Symbol at the bottom left of f.24v and at the top of f.34v (ms38176)

Example of space left for elaborated initials (ms37176)

This type of medieval manuscript was a witness to the activity it discusses; there are stains on some of the folios which lead Read to imagine that the manuscript had spent some time in the presence of bubbling alchemical experiments. Similar to how a book of hours gives us a look at the sort of object individuals would surround themselves with during the intimate time of prayer, the Alchimiae Tractatus gives us an insight to the method of practicing alchemists. The manuscript is almost devoid of decoration. The scribes left spaces throughout the texts for elaborated initials, which were never added.

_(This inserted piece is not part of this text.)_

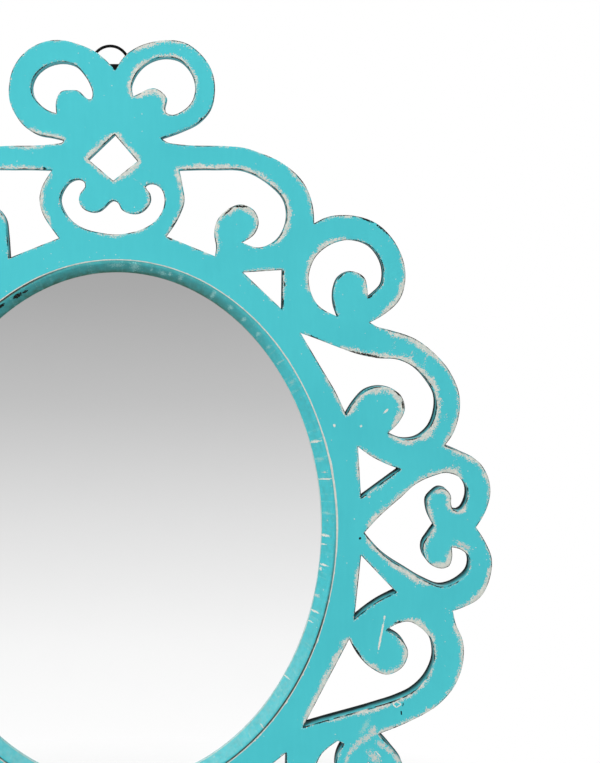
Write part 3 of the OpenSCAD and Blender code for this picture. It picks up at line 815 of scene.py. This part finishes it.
def outline_loops(source, level):
    """Closed loops round the solid's faces at one depth, each with the depth where the wall at it ends.

    The wood is on the left of the way they run.
    """
    bm = bmesh.new()
    bm.from_mesh(source.data)
    bmesh.ops.remove_doubles(bm, verts=bm.verts, dist=SAME_POINT)
    faces = [f for f in bm.faces if all(abs(v.co.y - level) < LEVEL for v in f.verts)]
    flat = set(faces)
    onward, depth = {}, {}
    for face in faces:
        clockwise = face.normal.y > 0
        for loop in face.loops:
            others = [f for f in loop.edge.link_faces if f not in flat]
            if others:
                a, b = loop.vert, loop.link_loop_next.vert
                onward[b if clockwise else a] = a if clockwise else b
                depth[a] = max((v.co.y for f in others for v in f.verts), key=lambda y: abs(y - level))
    loops = []
    while onward:
        start, here = next(iter(onward.items()))
        ring = [start]
        del onward[start]
        while here is not start:
            ring.append(here)
            here = onward.pop(here)
        loops.append((np.array([(v.co.x, v.co.z) for v in ring]), depth[ring[0]]))
    bm.free()
    return loops


def unit(vectors):
    return vectors / np.maximum(np.linalg.norm(vectors, axis=1), TINY)[:, None]


def smoothed(points, step):
    """Same loop with points every step or so, curved between the given ones except at sharp corners."""
    ahead = np.roll(points, -1, 0) - points
    length = np.linalg.norm(ahead, axis=1)
    way = ahead / length[:, None]
    before = np.roll(way, 1, 0)
    sharp = (way * before).sum(1) < math.cos(math.radians(CORNER))
    tangent = unit(before * length[:, None] + way * np.roll(length, 1)[:, None])
    result = []
    for i in range(len(points)):
        j = (i + 1) % len(points)
        leave = way[i] if sharp[i] else tangent[i]
        arrive = way[i] if sharp[j] else tangent[j]
        count = max(1, round(length[i] / step))
        for k in range(count):
            t = k / count
            result.append(
                points[i] * (2 * t + 1) * (1 - t) ** 2 + leave * length[i] * t * (1 - t) ** 2
                + points[j] * t * t * (3 - 2 * t) - arrive * length[i] * t * t * (1 - t)
            )
    return np.array(result)


class Outline:
    """All edges of the panel as one set of points, to find how far a place is from the nearest edge."""

    def __init__(self, loops):
        self.points = np.concatenate(loops)
        starts = np.cumsum([0] + [len(loop) for loop in loops])
        self.after, self.before = (
            np.concatenate([np.roll(np.arange(len(loop)), shift) + start for loop, start in zip(loops, starts)])
            for shift in (-1, 1)
        )
        self.tree = kdtree.KDTree(len(self.points))
        for i, p in enumerate(self.points):
            self.tree.insert((p[0], p[1], 0), i)
        self.tree.balance()

    def nearest(self, p):
        """Distance of a place from the nearest edge."""
        i = self.tree.find((p[0], p[1], 0))[1]
        return min(self.to_side(p, self.before[i], i), self.to_side(p, i, self.after[i]))

    def to_side(self, p, i, j):
        ax, az = self.points[i]
        bx, bz = self.points[j]
        dx, dz = bx - ax, bz - az
        t = ((p[0] - ax) * dx + (p[1] - az) * dz) / max(dx * dx + dz * dz, TINY)
        t = min(max(t, 0), 1)
        return math.hypot(p[0] - ax - t * dx, p[1] - az - t * dz)


def inside(points, loops):
    """Which points lie in the wood: an odd number of edges to their left."""
    a = np.concatenate(loops)
    b = np.concatenate([np.roll(loop, -1, 0) for loop in loops])
    rise = np.where(b[:, 1] == a[:, 1], 1, b[:, 1] - a[:, 1])
    result = np.zeros(len(points), bool)
    # in parts, to keep the tables small
    for first in range(0, len(points), 2000):
        p = points[first:first + 2000]
        crossed = (a[:, 1] > p[:, 1:]) != (b[:, 1] > p[:, 1:])
        at = a[:, 0] + (p[:, 1:] - a[:, 1]) * (b[:, 0] - a[:, 0]) / rise
        result[first:first + 2000] = ((crossed & (p[:, :1] < at)).sum(1) % 2) == 1
    return result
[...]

Instead the manuscript displays a prevailing concern with practicality. The diagrams of the vessels are instructive rather than decorative; next to the diagrams of each different vessel, there is often a symbol, which appears in the text next to the discussion of that particular vessel. This would allow the alchemist to visualize quickly the vessel being discussed while reading through the text and would help them ensure that their own vessels were the appropriate shape. The scribes copied out choice extracts from renowned alchemical works, such as the Semita Recta of Albertus Magnus, which best illustrated the practical elements of alchemy. These they supplemented with their own notes. This manuscript was probably a notebook for a number of budding alchemists; they mixed the works of alchemical authorities with their own notes and the product is messy, disorganized, and not particularly pretty. However, this manuscript’s value was placed in its utility and the Alchimiae Tractatus carries the hallmarks of a manuscript that was worked and reworked in the light of personal experience.